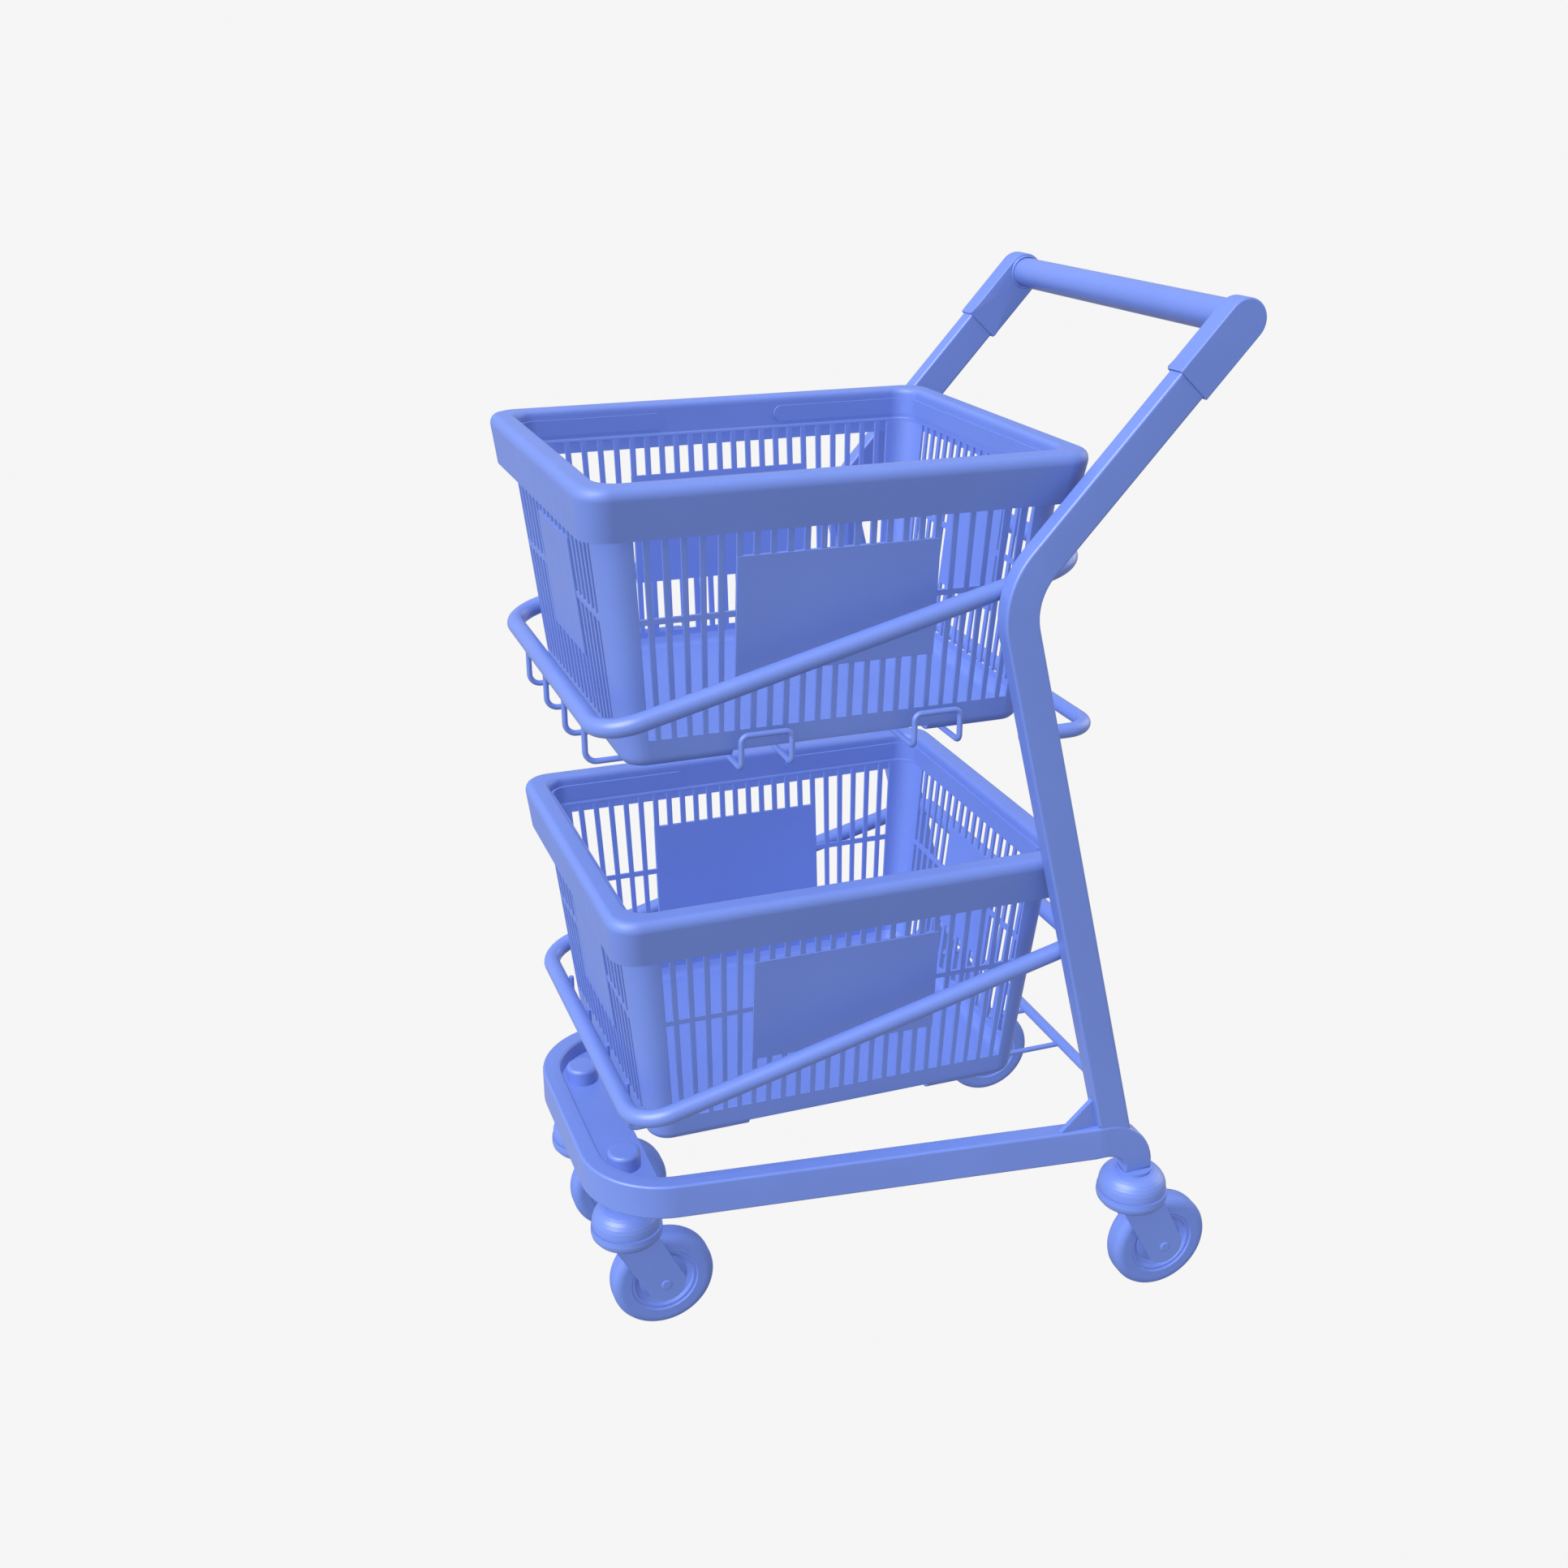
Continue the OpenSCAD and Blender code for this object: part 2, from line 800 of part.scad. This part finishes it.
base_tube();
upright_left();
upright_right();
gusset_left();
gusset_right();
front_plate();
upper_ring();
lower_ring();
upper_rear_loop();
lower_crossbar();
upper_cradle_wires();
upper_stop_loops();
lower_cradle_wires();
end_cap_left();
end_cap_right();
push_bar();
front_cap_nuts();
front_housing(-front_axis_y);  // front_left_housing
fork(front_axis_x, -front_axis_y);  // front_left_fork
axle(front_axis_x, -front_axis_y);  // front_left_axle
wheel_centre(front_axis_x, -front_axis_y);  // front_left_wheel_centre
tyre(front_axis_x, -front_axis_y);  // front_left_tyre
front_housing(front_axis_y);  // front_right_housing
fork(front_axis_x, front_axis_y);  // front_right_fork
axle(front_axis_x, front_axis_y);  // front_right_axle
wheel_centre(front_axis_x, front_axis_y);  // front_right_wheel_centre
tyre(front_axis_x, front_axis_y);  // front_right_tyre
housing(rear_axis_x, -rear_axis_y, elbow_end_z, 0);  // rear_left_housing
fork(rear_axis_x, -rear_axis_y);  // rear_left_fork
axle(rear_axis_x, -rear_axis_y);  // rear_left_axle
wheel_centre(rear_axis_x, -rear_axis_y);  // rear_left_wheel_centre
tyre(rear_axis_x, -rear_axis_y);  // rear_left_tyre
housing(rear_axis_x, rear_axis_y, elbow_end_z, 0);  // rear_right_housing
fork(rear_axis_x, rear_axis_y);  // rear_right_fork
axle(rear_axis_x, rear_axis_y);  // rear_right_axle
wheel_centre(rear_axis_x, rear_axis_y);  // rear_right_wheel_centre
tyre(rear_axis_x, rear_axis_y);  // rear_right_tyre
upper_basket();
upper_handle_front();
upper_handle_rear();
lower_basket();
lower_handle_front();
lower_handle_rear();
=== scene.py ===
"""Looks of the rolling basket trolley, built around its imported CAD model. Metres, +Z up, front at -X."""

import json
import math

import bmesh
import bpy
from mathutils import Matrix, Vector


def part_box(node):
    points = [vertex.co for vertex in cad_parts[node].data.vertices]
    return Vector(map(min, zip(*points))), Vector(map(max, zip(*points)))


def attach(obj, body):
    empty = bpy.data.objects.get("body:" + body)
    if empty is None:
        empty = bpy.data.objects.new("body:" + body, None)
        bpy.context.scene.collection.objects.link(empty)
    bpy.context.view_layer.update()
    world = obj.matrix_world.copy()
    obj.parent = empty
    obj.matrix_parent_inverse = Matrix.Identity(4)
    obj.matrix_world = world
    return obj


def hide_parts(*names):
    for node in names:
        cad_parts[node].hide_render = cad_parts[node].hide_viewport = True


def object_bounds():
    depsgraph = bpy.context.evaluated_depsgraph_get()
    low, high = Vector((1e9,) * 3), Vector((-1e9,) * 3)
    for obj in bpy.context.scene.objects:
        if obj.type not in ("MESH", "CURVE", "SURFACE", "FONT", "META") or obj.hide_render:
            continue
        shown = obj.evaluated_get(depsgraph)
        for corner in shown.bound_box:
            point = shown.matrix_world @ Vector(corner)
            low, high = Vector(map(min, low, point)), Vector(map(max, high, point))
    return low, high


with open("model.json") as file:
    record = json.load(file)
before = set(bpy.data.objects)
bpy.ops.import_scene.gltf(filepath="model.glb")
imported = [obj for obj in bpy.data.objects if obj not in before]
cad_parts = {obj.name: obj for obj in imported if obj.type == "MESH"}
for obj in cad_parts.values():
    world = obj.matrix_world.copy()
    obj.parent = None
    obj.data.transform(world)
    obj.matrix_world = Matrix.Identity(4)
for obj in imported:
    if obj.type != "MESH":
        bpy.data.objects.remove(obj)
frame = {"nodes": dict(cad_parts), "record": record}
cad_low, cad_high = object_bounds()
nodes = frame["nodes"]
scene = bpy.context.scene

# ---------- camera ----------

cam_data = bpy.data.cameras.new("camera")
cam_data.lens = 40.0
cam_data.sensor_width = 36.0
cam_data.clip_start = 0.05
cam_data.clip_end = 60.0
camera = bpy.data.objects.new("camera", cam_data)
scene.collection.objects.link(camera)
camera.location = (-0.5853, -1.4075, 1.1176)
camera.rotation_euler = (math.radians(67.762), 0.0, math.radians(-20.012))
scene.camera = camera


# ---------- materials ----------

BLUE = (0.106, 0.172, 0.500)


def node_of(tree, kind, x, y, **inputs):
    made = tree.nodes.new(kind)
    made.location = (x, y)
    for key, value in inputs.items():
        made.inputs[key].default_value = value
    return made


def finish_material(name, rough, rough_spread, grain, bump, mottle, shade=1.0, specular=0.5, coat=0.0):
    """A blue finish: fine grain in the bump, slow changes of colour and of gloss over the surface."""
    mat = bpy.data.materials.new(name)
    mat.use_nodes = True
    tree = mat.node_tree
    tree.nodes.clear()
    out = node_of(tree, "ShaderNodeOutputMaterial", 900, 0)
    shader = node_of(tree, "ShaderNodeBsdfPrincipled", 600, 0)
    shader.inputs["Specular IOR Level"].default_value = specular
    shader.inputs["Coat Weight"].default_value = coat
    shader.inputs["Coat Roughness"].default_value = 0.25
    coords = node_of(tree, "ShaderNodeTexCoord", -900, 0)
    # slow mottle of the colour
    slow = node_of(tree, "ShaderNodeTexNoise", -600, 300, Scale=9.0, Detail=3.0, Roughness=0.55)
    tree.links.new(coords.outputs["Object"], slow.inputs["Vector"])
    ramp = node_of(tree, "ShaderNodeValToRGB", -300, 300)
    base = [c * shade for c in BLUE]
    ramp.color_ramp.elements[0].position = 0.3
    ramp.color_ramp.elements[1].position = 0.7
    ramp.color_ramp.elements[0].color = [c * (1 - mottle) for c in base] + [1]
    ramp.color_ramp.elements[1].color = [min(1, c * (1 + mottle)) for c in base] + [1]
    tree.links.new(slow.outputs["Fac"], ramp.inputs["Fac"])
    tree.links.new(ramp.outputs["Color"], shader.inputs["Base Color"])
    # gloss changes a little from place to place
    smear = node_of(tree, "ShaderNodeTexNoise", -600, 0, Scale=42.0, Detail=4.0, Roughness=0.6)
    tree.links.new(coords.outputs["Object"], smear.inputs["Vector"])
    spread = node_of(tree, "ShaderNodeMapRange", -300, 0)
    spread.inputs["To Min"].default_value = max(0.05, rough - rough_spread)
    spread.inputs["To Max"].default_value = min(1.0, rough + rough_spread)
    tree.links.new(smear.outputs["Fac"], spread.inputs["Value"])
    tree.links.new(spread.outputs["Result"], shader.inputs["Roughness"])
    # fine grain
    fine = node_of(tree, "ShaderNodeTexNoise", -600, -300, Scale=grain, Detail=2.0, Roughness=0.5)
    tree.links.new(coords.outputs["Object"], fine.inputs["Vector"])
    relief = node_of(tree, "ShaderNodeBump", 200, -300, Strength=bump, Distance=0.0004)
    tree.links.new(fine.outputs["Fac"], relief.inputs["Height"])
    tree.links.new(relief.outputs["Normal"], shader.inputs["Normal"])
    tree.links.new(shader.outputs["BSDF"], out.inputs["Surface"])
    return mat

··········

Requirements:
Look back at the data above. Transcribe exactly the lines starting at the line that contains "housing(rear_axis_x, rear_axis_y, elbow_end_z, 0);" and ending at the line that contains "from mathutils import Matrix, Vector".

Exercise solution:
housing(rear_axis_x, rear_axis_y, elbow_end_z, 0);  // rear_right_housing
fork(rear_axis_x, rear_axis_y);  // rear_right_fork
axle(rear_axis_x, rear_axis_y);  // rear_right_axle
wheel_centre(rear_axis_x, rear_axis_y);  // rear_right_wheel_centre
tyre(rear_axis_x, rear_axis_y);  // rear_right_tyre
upper_basket();
upper_handle_front();
upper_handle_rear();
lower_basket();
lower_handle_front();
lower_handle_rear();
=== scene.py ===
"""Looks of the rolling basket trolley, built around its imported CAD model. Metres, +Z up, front at -X."""

import json
import math

import bmesh
import bpy
from mathutils import Matrix, Vector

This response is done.